__EXERCISE INPUT__.
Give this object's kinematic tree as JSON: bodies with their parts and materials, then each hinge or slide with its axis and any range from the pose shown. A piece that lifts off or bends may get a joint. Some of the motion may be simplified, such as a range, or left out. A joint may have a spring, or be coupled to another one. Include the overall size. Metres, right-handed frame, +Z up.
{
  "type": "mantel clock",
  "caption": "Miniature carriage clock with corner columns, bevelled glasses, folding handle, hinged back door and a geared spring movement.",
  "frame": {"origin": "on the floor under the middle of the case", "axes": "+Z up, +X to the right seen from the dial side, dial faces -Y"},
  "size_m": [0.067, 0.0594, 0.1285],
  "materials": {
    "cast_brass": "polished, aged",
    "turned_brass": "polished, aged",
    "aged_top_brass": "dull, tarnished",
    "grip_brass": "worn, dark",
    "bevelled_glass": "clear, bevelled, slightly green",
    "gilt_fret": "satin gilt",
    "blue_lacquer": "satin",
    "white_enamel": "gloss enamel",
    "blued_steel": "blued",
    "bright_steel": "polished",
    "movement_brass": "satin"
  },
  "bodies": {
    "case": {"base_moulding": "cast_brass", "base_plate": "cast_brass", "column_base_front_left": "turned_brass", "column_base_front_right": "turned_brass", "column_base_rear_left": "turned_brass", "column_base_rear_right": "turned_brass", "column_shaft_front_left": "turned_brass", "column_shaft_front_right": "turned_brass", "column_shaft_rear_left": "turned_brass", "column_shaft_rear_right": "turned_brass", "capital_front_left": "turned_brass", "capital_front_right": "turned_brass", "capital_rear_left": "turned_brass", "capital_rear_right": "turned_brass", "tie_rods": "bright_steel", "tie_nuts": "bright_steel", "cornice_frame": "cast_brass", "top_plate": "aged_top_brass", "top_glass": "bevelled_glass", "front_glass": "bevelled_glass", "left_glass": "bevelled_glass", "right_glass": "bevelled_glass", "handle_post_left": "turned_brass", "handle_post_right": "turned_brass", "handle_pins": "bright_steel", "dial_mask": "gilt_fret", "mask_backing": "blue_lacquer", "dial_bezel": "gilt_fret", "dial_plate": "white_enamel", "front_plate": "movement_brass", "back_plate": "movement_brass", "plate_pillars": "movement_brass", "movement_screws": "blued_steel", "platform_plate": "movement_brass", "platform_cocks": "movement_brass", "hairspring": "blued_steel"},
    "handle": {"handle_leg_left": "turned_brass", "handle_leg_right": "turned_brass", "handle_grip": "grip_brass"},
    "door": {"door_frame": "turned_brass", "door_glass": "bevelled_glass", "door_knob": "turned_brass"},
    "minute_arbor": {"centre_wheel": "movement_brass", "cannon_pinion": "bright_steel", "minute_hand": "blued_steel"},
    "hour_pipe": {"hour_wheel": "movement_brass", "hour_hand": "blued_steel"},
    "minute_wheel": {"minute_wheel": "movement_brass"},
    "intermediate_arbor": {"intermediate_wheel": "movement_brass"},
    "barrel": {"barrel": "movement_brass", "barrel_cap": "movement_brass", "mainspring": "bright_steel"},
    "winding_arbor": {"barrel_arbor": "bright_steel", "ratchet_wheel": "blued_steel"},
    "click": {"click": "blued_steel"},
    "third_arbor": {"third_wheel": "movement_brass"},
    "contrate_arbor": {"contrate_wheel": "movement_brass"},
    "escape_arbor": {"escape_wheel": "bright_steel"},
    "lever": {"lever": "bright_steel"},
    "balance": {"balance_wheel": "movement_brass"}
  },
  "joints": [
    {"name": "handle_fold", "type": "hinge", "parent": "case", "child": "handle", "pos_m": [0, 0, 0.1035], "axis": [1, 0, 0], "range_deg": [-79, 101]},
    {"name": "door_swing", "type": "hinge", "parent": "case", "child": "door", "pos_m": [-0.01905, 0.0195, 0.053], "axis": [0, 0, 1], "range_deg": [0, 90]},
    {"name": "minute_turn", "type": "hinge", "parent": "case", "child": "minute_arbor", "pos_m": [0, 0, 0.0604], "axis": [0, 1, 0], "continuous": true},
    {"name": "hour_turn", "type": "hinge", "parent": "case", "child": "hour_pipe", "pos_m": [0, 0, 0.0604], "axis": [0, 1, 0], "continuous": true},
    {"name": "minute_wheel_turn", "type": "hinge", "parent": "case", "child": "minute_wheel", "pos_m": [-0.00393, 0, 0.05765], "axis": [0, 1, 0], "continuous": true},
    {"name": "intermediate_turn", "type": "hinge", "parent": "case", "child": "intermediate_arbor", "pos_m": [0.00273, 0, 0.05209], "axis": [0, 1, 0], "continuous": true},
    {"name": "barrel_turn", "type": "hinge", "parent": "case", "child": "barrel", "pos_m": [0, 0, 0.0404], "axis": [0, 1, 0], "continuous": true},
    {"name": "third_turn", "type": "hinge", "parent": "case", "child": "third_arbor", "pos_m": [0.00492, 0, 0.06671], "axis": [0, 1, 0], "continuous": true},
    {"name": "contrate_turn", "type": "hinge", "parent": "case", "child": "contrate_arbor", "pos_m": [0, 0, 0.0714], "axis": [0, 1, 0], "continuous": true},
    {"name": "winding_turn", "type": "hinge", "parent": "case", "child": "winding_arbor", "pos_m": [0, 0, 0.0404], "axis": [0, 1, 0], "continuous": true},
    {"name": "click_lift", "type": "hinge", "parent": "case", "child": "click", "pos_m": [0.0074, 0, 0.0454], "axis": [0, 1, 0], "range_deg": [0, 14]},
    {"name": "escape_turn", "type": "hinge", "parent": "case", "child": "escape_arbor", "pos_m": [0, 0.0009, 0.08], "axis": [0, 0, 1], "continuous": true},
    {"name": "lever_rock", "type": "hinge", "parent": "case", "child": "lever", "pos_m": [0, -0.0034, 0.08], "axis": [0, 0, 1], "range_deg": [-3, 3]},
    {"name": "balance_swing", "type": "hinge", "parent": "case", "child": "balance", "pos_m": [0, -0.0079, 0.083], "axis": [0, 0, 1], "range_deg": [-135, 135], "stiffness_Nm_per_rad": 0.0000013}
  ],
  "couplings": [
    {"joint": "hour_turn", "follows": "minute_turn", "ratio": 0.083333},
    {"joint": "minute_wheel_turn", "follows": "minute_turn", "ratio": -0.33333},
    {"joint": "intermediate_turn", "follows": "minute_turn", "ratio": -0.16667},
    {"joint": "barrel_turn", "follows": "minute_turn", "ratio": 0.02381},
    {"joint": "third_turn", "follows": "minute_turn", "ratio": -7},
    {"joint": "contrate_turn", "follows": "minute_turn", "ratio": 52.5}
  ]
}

...

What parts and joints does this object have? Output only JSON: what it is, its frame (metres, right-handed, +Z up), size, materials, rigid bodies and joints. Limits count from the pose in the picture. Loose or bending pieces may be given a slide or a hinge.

==

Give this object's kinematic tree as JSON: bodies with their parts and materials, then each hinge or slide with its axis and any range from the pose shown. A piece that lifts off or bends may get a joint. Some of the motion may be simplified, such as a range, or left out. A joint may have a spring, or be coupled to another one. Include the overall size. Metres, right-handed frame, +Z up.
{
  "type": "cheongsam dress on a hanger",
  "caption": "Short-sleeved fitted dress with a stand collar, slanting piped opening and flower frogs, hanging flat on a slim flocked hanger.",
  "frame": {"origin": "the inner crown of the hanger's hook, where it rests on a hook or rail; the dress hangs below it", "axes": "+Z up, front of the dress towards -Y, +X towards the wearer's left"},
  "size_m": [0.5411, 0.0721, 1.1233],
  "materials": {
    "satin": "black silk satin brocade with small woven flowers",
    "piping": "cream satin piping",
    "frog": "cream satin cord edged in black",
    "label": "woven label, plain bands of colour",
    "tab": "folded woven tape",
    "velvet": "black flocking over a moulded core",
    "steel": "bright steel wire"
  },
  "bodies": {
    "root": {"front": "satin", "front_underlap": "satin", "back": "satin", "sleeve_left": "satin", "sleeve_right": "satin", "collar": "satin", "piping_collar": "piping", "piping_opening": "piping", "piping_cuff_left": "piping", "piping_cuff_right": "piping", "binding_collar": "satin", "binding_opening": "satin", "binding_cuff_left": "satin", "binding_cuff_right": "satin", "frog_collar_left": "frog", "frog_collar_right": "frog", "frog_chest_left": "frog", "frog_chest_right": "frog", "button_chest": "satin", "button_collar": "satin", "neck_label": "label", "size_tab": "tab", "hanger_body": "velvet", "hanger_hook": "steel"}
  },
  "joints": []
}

__GIVEN PROBLEM__.
Only lines with the word "joints" are wanted, so copy each one from the records.

__TASK RESPONSE__.
  "joints": [
What parts and joints does this object have? Output only JSON: what it is, its frame (metres, right-handed, +Z up), size, materials, rigid bodies and joints. Limits count from the pose in the picture. Loose or bending pieces may be given a slide or a hinge.
  "joints": []